I have come to think of Art Miami as Art Basel Miami Beach’s approachable kid sister – smaller, easier to get to know, and possessing many if not all the virtues of the main fair. One can find modernist jewels there, more and more every year, in fact, while also sampling a wide range of contemporary works.
This is a vindication. Art Miami, you may recall, predates the main fair by several years. It used to be the place you’d go to see loads of Fernando Botero, scores of duplicative Latin American realists, and a smattering Miami art galleries now long-gone. When “Basel” showed up in 2002 and ate its lunch, Art Miami had to reposition itself on the calendar and find a new raison-d’etre. It foundered for a few years, but is now a mainstay of the Wynwood fairs.

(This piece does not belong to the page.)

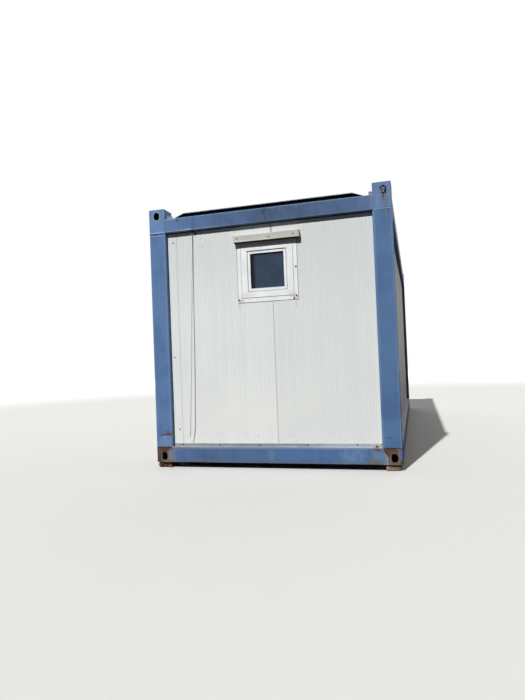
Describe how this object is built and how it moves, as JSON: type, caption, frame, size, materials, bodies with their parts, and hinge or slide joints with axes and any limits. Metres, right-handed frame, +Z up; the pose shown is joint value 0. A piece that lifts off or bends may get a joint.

1960s-era Jules Olitski is coming to market with increasing frequency, and these are always a pleasure to behold. A particularly fine one was at Antoine Helwaser Gallery (NYC), a field of red with a channel of green circles rolling through it. It was paired with an equally fine Adolph Gottleib canvas from the same era in which two planetoids, one black and ringed with pink and the other powder blue, rise over a roiling red splash.
Jerald Melberg Gallery (Charlotte, NC), in addition to presenting an in-cubicle exhibition of Robert Motherwell and showing some dependably good Wolf Kahn pastels, introduced me to the work of Lee Hall, a North Carolina native with an oeuvre of solemn, thinly painted abstractions. Lee went on to show at Betty Parsons and lead the Rhode Island School of Design; she now lives in Massachusetts. Scott White Contemporary Art (La Jolla, CA) had one of the best Milton Avery paintings I’ve ever seen: a still life of potted flowers and a decanter that smoldered with chromatic intensity and snapped together compositionally like puzzle pieces. There were several excellent works by Louise Fishman at Goya Contemporary (Baltimore).
Pan American Art Projects (Miami) showed two pinball machines by Abel Barroso. Built roughly out of painted wood but nevertheless operational, after a fashion, they remarked cleverly on the trials of finding oneself in the multicultural world – one flipper is labeled “origen,” the other “destino.” Galerie Von Braunbehrens (Munich) displayed a video work by the Zurich-based artist Marck, a technical marvel in which a video of woman half-submerged in water appeared to struggle against an iron frame adhered to the screen. It was a beautiful novelty at first blush, but grew increasingly distressing and poetic as it played on and the woman made no progress at escape. In contrast was the idyllic figure-in-an-abstraction by Grace Munakata at Paul Thiebaud Gallery (San Francisco).
And now, Miami Beach calls. Not the art fairs, but the actual beach with sand and waves. The weather, which after all is why we’re all here, is perfect.